**WHAT THIS TASK INVOLVES**
Repeat the listing in full, exactly as it stands.

**RAW DATA**
★ ★ ★

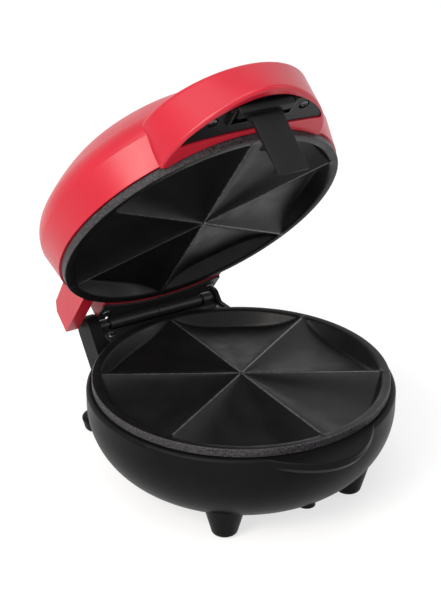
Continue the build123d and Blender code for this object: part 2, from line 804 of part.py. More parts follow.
handle_screw = pan_screw(small_screw, 9, 3.4, 1.6)
with BuildPart() as handle_screws:
    with Locations(
        facing_down(insert_screw[0], insert_screw[1], screw_seat),
        facing_down(-insert_screw[0], insert_screw[1], screw_seat),
        facing_down(0, latch_pivot[0] - 1, roof_height),
    ):
        add(handle_screw)

with BuildPart() as latch_pin:
    with Locations((0, latch_pivot[0], latch_pivot[1])):
        Cylinder(latch_pin_radius, 2 * cheek_outer, rotation=(0, 90, 0))

# ---- latch: a broad head on the pin, a long strap and two hooks on its inner side ----
strap_back = strap_front + strap_wall
hook_tip = -ledge_reach + catch_bevel + hook_bite
with BuildPart() as latch:
    with BuildSketch(Plane.YZ.offset(-head_half_width)):
        with BuildLine():
            Polyline(
                (head_front, head_bottom),
                (head_front, head_top - 3),
                (head_front + 4, head_top),
                (strap_back, head_top),
                (strap_back, head_bottom),
                (head_front, head_bottom),
            )
        make_face()
    extrude(amount=2 * head_half_width)
    fillet(latch.edges().filter_by(Axis.X), 1.2)
    with BuildSketch(Plane.YZ.offset(-strap_half_width)):
        with BuildLine():
            Polyline(
                (strap_front, head_bottom + 2),
                (strap_front, 2 - strap_drop),
                (strap_front - 1, 1 - strap_drop),
                (strap_front - 1, -strap_drop),
                (strap_back, -strap_drop),
                (strap_back, head_bottom + 2),
                (strap_front, head_bottom + 2),
            )
        make_face()
    extrude(amount=2 * strap_half_width)
    for hook_top, hook_end in ((ledge_bottom - 0.4, hook_tip), (5 + ledge_bottom - 25, hook_tip - 1.5)):
        with BuildSketch(Plane.YZ.offset(2 - strap_half_width)):
            with BuildLine():
                Polyline(
                    (strap_back - 1, hook_top),
                    (hook_end, hook_top),
                    (hook_end, hook_top - 1.2),
                    (strap_back - 1, hook_top - 7),
                    (strap_back - 1, hook_top),
                )
            make_face()
        extrude(amount=2 * strap_half_width - 4)
    with Locations((0, latch_pivot[0], latch_pivot[1])):
        Cylinder(latch_pin_radius + pin_fit, 4 * head_half_width, rotation=(0, 90, 0), mode=Mode.SUBTRACT)

# ---- stand the base on the floor, swing the lid open and write every piece ----
standing = Pos(0, box_shift, meeting_height)
swing = Pos(0, hinge_back, -hinge_drop) * Rot(-lid_open, 0, 0) * Pos(0, -hinge_back, hinge_drop)
base_pieces = {
    "base_housing": base_housing,
    "foot_pads": foot_pads,
    "base_cover": base_cover,
    "cover_screws": cover_screws,
    "cord_gland": cord_gland,
    "terminal_block": terminal_block,
    "lower_plate": lower_plate,
    "lower_plate_screws": lower_plate_screws,
    "lower_element": lower_element,
    "lower_reflector": lower_reflector,
    "thermostat": thermostat,
    "thermal_fuse": thermal_fuse,
    "hinge_bracket": hinge_bracket,
    "hinge_base_screws": hinge_base_screws,
    "hinge_pin": hinge_pin,
}
lid_pieces = {
    "lid_shell": lid_shell,
    "upper_plate": upper_plate,
    "upper_plate_screws": upper_plate_screws,
    "upper_element": upper_element,
    "upper_reflector": upper_reflector,
    "lid_hinge_leaf": lid_hinge_leaf,
    "hinge_lid_screws": hinge_lid_screws,
    "handle_insert": handle_insert,
    "handle_screws": handle_screws,
    "latch_pin": latch_pin,
    "latch": latch,
    "power_lens": power_lens,
    "ready_lens": ready_lens,
    "indicator_lamps": indicator_lamps,
    "lamp_plate": lamp_plate,
}
os.makedirs("parts", exist_ok=True)
for pieces, place in ((base_pieces, standing), (lid_pieces, standing * swing)):
    for name, piece in pieces.items():
        finished = piece.part.moved(place)
        finished.label = name
        export_step(finished, f"parts/{name}.step")
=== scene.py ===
"""Finishes, cooking plates, latch, small fittings, studio and camera of the quesadilla maker.

The scene is in metres, +Z up. Pieces are drawn in millimetres in the closed cooker's own frame,
whose origin is the middle of the face where the two plates meet, and are then set down where
their body stands at rest, with the lid open.
"""

from math import asin, cos, pi, radians, sin, tan, tau

import bmesh
import bpy
from mathutils import Matrix, Vector


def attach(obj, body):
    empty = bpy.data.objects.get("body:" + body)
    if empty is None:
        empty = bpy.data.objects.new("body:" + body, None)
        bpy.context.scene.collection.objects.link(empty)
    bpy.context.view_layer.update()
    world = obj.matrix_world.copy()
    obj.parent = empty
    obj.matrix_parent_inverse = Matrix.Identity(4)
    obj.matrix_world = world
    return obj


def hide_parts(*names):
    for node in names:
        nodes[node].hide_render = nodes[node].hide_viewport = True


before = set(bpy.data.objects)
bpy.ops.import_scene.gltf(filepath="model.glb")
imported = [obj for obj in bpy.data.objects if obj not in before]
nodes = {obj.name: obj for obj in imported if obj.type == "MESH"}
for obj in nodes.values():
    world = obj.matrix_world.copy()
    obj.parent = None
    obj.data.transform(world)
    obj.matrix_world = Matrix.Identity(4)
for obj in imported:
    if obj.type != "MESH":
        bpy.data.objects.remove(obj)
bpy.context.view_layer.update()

# ---------------------------------------------------------------- places
MM, MICRON = 0.001, 0.000001
LID_OPEN = radians(52)
HINGE_PIN = Vector((0, 128.5, -4.7))
MEETING_FACE = Vector((0, -0.012859, 0.085))  # its middle in the scene, in metres
STANDING = Matrix.Translation(MEETING_FACE) @ Matrix.Scale(MM, 4)
SWUNG = (
    STANDING
    @ Matrix.Translation(HINGE_PIN)
    @ Matrix.Rotation(-LID_OPEN, 4, "X")
    @ Matrix.Translation(-HINGE_PIN)
)
PLACE = {"base": STANDING, "lid": SWUNG, "latch": SWUNG}
UP, DOWN = Vector((0, 0, 1)), Vector((0, 0, -1))


# ---------------------------------------------------------------- finishes
COAT_ROUGHNESS = 0.29
CLOUD_LOW, CLOUD_HIGH = 0.3, 0.7  # between these a cloud pattern has most of its values
SHARE, UNDER, OVER, BLEND = 0, 6, 7, 2  # a colour Mix node's three inputs and its output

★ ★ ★

**WRITTEN RESPONSE**
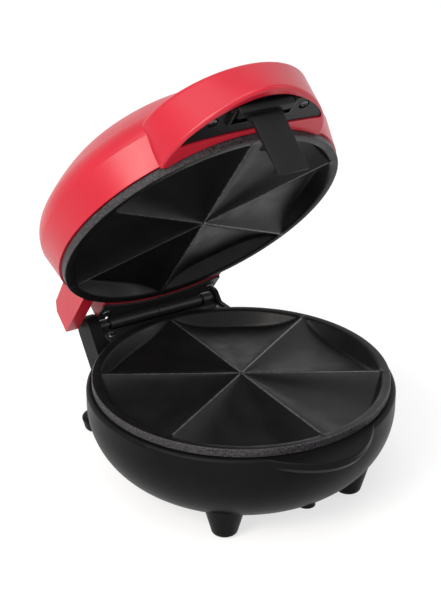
Continue the build123d and Blender code for this object: part 2, from line 804 of part.py. More parts follow.
handle_screw = pan_screw(small_screw, 9, 3.4, 1.6)
with BuildPart() as handle_screws:
    with Locations(
        facing_down(insert_screw[0], insert_screw[1], screw_seat),
        facing_down(-insert_screw[0], insert_screw[1], screw_seat),
        facing_down(0, latch_pivot[0] - 1, roof_height),
    ):
        add(handle_screw)

with BuildPart() as latch_pin:
    with Locations((0, latch_pivot[0], latch_pivot[1])):
        Cylinder(latch_pin_radius, 2 * cheek_outer, rotation=(0, 90, 0))

# ---- latch: a broad head on the pin, a long strap and two hooks on its inner side ----
strap_back = strap_front + strap_wall
hook_tip = -ledge_reach + catch_bevel + hook_bite
with BuildPart() as latch:
    with BuildSketch(Plane.YZ.offset(-head_half_width)):
        with BuildLine():
            Polyline(
                (head_front, head_bottom),
                (head_front, head_top - 3),
                (head_front + 4, head_top),
                (strap_back, head_top),
                (strap_back, head_bottom),
                (head_front, head_bottom),
            )
        make_face()
    extrude(amount=2 * head_half_width)
    fillet(latch.edges().filter_by(Axis.X), 1.2)
    with BuildSketch(Plane.YZ.offset(-strap_half_width)):
        with BuildLine():
            Polyline(
                (strap_front, head_bottom + 2),
                (strap_front, 2 - strap_drop),
                (strap_front - 1, 1 - strap_drop),
                (strap_front - 1, -strap_drop),
                (strap_back, -strap_drop),
                (strap_back, head_bottom + 2),
                (strap_front, head_bottom + 2),
            )
        make_face()
    extrude(amount=2 * strap_half_width)
    for hook_top, hook_end in ((ledge_bottom - 0.4, hook_tip), (5 + ledge_bottom - 25, hook_tip - 1.5)):
        with BuildSketch(Plane.YZ.offset(2 - strap_half_width)):
            with BuildLine():
                Polyline(
                    (strap_back - 1, hook_top),
                    (hook_end, hook_top),
                    (hook_end, hook_top - 1.2),
                    (strap_back - 1, hook_top - 7),
                    (strap_back - 1, hook_top),
                )
            make_face()
        extrude(amount=2 * strap_half_width - 4)
    with Locations((0, latch_pivot[0], latch_pivot[1])):
        Cylinder(latch_pin_radius + pin_fit, 4 * head_half_width, rotation=(0, 90, 0), mode=Mode.SUBTRACT)

# ---- stand the base on the floor, swing the lid open and write every piece ----
standing = Pos(0, box_shift, meeting_height)
swing = Pos(0, hinge_back, -hinge_drop) * Rot(-lid_open, 0, 0) * Pos(0, -hinge_back, hinge_drop)
base_pieces = {
    "base_housing": base_housing,
    "foot_pads": foot_pads,
    "base_cover": base_cover,
    "cover_screws": cover_screws,
    "cord_gland": cord_gland,
    "terminal_block": terminal_block,
    "lower_plate": lower_plate,
    "lower_plate_screws": lower_plate_screws,
    "lower_element": lower_element,
    "lower_reflector": lower_reflector,
    "thermostat": thermostat,
    "thermal_fuse": thermal_fuse,
    "hinge_bracket": hinge_bracket,
    "hinge_base_screws": hinge_base_screws,
    "hinge_pin": hinge_pin,
}
lid_pieces = {
    "lid_shell": lid_shell,
    "upper_plate": upper_plate,
    "upper_plate_screws": upper_plate_screws,
    "upper_element": upper_element,
    "upper_reflector": upper_reflector,
    "lid_hinge_leaf": lid_hinge_leaf,
    "hinge_lid_screws": hinge_lid_screws,
    "handle_insert": handle_insert,
    "handle_screws": handle_screws,
    "latch_pin": latch_pin,
    "latch": latch,
    "power_lens": power_lens,
    "ready_lens": ready_lens,
    "indicator_lamps": indicator_lamps,
    "lamp_plate": lamp_plate,
}
os.makedirs("parts", exist_ok=True)
for pieces, place in ((base_pieces, standing), (lid_pieces, standing * swing)):
    for name, piece in pieces.items():
        finished = piece.part.moved(place)
        finished.label = name
        export_step(finished, f"parts/{name}.step")
=== scene.py ===
"""Finishes, cooking plates, latch, small fittings, studio and camera of the quesadilla maker.

The scene is in metres, +Z up. Pieces are drawn in millimetres in the closed cooker's own frame,
whose origin is the middle of the face where the two plates meet, and are then set down where
their body stands at rest, with the lid open.
"""

from math import asin, cos, pi, radians, sin, tan, tau

import bmesh
import bpy
from mathutils import Matrix, Vector


def attach(obj, body):
    empty = bpy.data.objects.get("body:" + body)
    if empty is None:
        empty = bpy.data.objects.new("body:" + body, None)
        bpy.context.scene.collection.objects.link(empty)
    bpy.context.view_layer.update()
    world = obj.matrix_world.copy()
    obj.parent = empty
    obj.matrix_parent_inverse = Matrix.Identity(4)
    obj.matrix_world = world
    return obj


def hide_parts(*names):
    for node in names:
        nodes[node].hide_render = nodes[node].hide_viewport = True


before = set(bpy.data.objects)
bpy.ops.import_scene.gltf(filepath="model.glb")
imported = [obj for obj in bpy.data.objects if obj not in before]
nodes = {obj.name: obj for obj in imported if obj.type == "MESH"}
for obj in nodes.values():
    world = obj.matrix_world.copy()
    obj.parent = None
    obj.data.transform(world)
    obj.matrix_world = Matrix.Identity(4)
for obj in imported:
    if obj.type != "MESH":
        bpy.data.objects.remove(obj)
bpy.context.view_layer.update()

# ---------------------------------------------------------------- places
MM, MICRON = 0.001, 0.000001
LID_OPEN = radians(52)
HINGE_PIN = Vector((0, 128.5, -4.7))
MEETING_FACE = Vector((0, -0.012859, 0.085))  # its middle in the scene, in metres
STANDING = Matrix.Translation(MEETING_FACE) @ Matrix.Scale(MM, 4)
SWUNG = (
    STANDING
    @ Matrix.Translation(HINGE_PIN)
    @ Matrix.Rotation(-LID_OPEN, 4, "X")
    @ Matrix.Translation(-HINGE_PIN)
)
PLACE = {"base": STANDING, "lid": SWUNG, "latch": SWUNG}
UP, DOWN = Vector((0, 0, 1)), Vector((0, 0, -1))


# ---------------------------------------------------------------- finishes
COAT_ROUGHNESS = 0.29
CLOUD_LOW, CLOUD_HIGH = 0.3, 0.7  # between these a cloud pattern has most of its values
SHARE, UNDER, OVER, BLEND = 0, 6, 7, 2  # a colour Mix node's three inputs and its output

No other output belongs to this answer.